## begin

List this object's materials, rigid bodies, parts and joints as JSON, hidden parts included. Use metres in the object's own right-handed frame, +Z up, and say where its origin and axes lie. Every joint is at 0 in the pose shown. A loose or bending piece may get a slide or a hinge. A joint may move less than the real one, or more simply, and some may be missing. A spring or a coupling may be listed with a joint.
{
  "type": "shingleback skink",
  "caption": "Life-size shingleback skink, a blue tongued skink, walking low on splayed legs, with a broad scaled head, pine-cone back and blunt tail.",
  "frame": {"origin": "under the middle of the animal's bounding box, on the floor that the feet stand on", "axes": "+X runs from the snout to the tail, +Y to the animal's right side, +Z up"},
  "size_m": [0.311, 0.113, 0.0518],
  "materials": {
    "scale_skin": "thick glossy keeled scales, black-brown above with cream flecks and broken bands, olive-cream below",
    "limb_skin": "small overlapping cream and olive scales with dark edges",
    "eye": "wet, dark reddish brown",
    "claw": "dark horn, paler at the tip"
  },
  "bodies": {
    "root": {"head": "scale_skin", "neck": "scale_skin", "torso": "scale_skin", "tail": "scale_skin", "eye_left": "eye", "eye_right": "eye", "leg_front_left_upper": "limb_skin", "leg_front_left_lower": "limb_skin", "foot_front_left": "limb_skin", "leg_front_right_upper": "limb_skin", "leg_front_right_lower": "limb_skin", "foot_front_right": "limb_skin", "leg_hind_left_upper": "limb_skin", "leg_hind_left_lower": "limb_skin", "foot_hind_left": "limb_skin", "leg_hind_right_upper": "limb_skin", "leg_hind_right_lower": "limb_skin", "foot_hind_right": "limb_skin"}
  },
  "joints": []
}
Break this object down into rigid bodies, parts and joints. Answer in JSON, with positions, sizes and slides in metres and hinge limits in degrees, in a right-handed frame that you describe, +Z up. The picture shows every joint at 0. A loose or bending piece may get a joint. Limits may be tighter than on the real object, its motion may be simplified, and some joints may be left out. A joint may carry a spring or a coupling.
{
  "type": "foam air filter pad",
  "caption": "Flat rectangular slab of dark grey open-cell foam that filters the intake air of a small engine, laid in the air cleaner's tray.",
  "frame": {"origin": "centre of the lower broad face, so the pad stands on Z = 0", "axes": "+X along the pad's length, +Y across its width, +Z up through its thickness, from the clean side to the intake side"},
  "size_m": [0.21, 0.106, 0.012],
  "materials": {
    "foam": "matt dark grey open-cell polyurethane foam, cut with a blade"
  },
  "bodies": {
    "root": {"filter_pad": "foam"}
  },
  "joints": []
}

## end
## begin

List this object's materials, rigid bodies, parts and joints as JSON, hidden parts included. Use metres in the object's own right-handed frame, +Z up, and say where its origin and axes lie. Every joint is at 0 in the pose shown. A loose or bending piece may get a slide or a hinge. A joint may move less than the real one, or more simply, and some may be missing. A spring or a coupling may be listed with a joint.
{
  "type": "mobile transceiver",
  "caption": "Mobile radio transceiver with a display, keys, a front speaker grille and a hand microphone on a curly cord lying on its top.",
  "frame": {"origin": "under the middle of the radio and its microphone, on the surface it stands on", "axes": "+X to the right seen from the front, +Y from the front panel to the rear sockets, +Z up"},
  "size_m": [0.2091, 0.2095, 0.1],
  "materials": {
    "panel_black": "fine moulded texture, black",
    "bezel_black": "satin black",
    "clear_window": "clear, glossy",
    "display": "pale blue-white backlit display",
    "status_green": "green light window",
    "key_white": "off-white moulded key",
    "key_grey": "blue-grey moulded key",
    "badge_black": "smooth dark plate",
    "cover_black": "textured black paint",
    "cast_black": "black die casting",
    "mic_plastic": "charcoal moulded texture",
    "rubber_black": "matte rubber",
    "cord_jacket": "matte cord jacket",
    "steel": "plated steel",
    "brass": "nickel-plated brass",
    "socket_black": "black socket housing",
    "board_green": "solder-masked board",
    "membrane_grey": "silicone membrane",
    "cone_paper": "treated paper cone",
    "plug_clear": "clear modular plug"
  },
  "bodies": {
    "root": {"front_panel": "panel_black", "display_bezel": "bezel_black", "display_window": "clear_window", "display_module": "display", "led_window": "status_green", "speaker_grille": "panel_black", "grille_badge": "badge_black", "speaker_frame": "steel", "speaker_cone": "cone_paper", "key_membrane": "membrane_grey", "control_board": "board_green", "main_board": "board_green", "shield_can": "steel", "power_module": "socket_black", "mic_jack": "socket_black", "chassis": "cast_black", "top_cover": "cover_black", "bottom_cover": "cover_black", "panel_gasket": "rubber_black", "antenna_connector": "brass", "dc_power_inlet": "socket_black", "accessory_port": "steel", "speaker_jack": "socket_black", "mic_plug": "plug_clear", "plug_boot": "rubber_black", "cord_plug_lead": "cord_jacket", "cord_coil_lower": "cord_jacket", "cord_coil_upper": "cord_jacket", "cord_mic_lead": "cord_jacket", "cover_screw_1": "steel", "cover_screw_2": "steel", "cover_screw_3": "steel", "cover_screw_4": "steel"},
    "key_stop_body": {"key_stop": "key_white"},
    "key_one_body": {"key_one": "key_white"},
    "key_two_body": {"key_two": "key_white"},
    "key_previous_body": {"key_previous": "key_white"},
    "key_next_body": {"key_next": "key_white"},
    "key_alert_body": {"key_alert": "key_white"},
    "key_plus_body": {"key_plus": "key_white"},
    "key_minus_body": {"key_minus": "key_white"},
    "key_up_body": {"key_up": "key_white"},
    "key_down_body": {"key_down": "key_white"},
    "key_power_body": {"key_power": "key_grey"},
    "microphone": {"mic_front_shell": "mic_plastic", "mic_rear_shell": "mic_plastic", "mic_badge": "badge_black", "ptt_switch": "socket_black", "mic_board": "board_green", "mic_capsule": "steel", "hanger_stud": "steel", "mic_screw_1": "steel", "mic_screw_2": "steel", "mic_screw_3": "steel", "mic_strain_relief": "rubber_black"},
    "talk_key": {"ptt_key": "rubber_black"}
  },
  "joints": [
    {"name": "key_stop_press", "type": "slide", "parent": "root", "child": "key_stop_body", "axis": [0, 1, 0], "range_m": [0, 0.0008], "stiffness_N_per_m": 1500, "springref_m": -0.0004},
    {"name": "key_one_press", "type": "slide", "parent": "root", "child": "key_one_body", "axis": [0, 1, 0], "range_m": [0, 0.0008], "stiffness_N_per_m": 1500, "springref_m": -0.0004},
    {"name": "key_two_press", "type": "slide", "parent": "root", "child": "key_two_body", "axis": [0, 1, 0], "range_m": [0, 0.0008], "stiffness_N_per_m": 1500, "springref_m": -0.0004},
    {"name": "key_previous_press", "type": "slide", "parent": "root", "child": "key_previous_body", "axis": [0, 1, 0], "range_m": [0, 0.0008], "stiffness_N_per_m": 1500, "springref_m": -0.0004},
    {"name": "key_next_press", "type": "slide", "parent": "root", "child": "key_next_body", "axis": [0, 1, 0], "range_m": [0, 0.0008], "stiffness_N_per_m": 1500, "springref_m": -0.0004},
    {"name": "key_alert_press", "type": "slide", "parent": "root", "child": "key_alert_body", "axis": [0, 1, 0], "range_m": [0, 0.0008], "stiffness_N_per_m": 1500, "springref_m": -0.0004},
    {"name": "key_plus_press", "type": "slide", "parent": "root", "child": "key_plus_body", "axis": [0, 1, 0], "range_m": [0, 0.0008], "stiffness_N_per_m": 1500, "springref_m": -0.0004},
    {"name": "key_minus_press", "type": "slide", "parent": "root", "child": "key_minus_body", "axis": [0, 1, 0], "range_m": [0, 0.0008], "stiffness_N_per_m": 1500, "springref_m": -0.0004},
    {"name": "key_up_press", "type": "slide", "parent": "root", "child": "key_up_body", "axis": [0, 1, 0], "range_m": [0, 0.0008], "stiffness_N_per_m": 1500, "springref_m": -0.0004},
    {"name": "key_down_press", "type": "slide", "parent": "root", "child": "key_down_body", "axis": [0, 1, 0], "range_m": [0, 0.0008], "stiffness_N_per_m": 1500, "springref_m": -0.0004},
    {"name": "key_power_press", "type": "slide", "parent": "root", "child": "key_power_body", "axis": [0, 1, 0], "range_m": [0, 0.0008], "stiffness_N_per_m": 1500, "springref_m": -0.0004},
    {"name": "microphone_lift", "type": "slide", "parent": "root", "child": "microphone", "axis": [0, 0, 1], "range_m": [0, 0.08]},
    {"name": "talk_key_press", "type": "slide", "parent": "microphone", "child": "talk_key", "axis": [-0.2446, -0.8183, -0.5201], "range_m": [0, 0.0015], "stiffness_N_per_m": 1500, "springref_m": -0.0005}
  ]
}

## end

_GOAL OF THE EXERCISE:_ Across the preceding material, how many lines contain the word "axes"? State the number alone.

_OUTPUT FOR THIS TASK:_ 5